→ What is being asked: It is required that all of the data be written out exactly.

[Start Data segment]

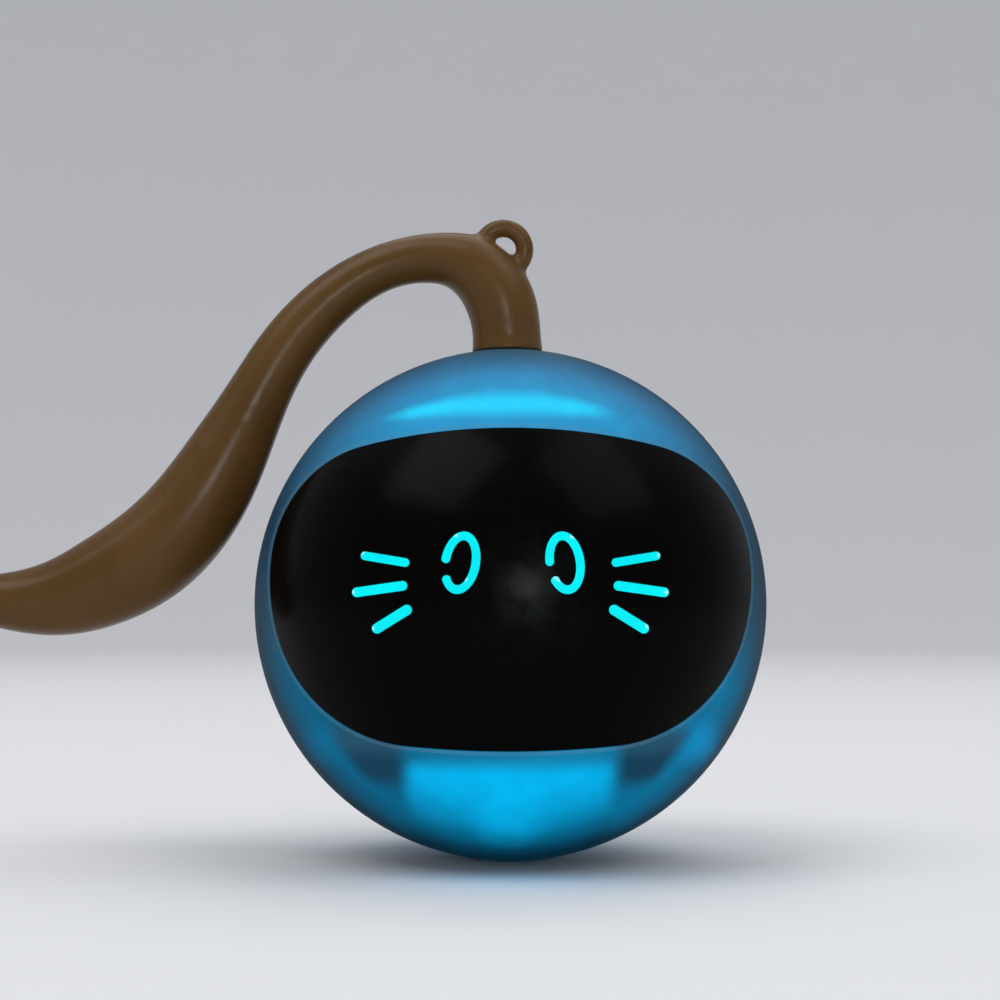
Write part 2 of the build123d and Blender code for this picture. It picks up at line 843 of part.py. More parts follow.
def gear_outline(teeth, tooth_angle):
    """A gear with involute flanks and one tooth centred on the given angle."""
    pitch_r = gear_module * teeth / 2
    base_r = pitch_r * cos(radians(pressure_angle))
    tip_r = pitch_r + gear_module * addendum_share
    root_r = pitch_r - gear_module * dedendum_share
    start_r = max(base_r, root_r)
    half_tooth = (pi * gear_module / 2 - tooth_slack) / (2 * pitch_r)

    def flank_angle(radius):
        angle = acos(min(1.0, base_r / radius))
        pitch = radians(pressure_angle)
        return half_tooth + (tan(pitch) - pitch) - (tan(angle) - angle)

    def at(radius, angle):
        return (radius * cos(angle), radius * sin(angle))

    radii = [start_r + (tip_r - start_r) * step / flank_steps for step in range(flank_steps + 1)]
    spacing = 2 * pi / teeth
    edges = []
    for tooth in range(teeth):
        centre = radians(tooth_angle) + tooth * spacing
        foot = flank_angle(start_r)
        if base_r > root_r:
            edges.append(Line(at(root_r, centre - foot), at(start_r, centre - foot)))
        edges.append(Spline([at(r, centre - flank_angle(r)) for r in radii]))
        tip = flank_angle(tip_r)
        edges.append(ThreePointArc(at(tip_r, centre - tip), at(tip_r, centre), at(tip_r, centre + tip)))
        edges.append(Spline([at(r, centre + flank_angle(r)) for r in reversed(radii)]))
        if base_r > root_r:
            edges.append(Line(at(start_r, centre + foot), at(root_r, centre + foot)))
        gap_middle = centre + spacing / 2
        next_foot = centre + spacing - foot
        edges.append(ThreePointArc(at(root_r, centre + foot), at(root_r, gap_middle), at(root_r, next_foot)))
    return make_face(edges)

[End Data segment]

→ Full response:
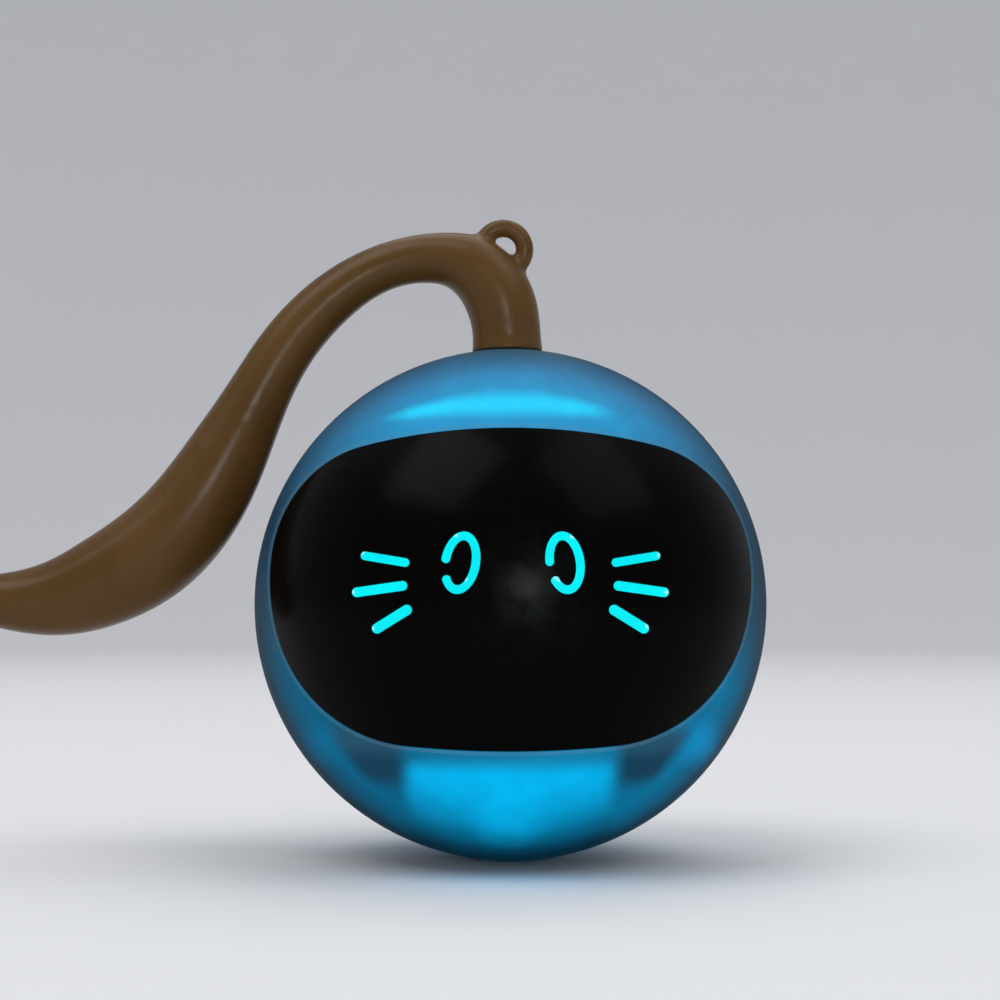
Write part 2 of the build123d and Blender code for this picture. It picks up at line 843 of part.py. More parts follow.
def gear_outline(teeth, tooth_angle):
    """A gear with involute flanks and one tooth centred on the given angle."""
    pitch_r = gear_module * teeth / 2
    base_r = pitch_r * cos(radians(pressure_angle))
    tip_r = pitch_r + gear_module * addendum_share
    root_r = pitch_r - gear_module * dedendum_share
    start_r = max(base_r, root_r)
    half_tooth = (pi * gear_module / 2 - tooth_slack) / (2 * pitch_r)

    def flank_angle(radius):
        angle = acos(min(1.0, base_r / radius))
        pitch = radians(pressure_angle)
        return half_tooth + (tan(pitch) - pitch) - (tan(angle) - angle)

    def at(radius, angle):
        return (radius * cos(angle), radius * sin(angle))

    radii = [start_r + (tip_r - start_r) * step / flank_steps for step in range(flank_steps + 1)]
    spacing = 2 * pi / teeth
    edges = []
    for tooth in range(teeth):
        centre = radians(tooth_angle) + tooth * spacing
        foot = flank_angle(start_r)
        if base_r > root_r:
            edges.append(Line(at(root_r, centre - foot), at(start_r, centre - foot)))
        edges.append(Spline([at(r, centre - flank_angle(r)) for r in radii]))
        tip = flank_angle(tip_r)
        edges.append(ThreePointArc(at(tip_r, centre - tip), at(tip_r, centre), at(tip_r, centre + tip)))
        edges.append(Spline([at(r, centre + flank_angle(r)) for r in reversed(radii)]))
        if base_r > root_r:
            edges.append(Line(at(start_r, centre + foot), at(root_r, centre + foot)))
        gap_middle = centre + spacing / 2
        next_foot = centre + spacing - foot
        edges.append(ThreePointArc(at(root_r, centre + foot), at(root_r, gap_middle), at(root_r, next_foot)))
    return make_face(edges)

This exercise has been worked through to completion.